DeRozan apparently isn’t the only one.
Dwane Casey – reportedly on poor terms with his successor as Raptors coach, Nick Nurse – also reportedly has a rift with Ujiri.
He and Ujiri still haven’t spoken and, according to sources, Casey is still harbouring plenty of resentment towards his former boss.
I’d understand if Casey felt he did everything he could and still got fired. That’s a bitter pill to swallow, and it could lead to animosity toward the person who forced it down his throat.
Running an NBA team can be a messy business, and even if Ujiri treated Casey and DeRozan perfectly fairly, relationships are hard to maintain when firing and trading people. Toronto’s repeated playoff failures with Casey and DeRozan are impossible to ignore, and it’s Ujiri’s job to fix that problem.

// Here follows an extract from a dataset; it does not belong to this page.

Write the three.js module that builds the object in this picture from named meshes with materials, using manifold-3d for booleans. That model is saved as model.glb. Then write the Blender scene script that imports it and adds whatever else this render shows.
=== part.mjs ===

But Casey, who landed on his feet with the Pistons, is a good coach. The best possible explanation for firing Casey I saw: Even if the Raptors didn’t believe Casey was the problem, he might have been. Changing coaches was their best way to increase variance and raise their ceiling. After all, it’s usually too hard to change the key players.
But Toronto did change the key players, acquiring Kawhi Leonard. Suddenly, the Raptors have newfound championship potential. It’ll take many breaks, especially Leonard staying on the court. But it’s possible.
I wonder – in hindsight, knowing he’d acquire Leonard – whether Ujiri wishes he kept Casey rather than turning the reigns to a first-time head coach.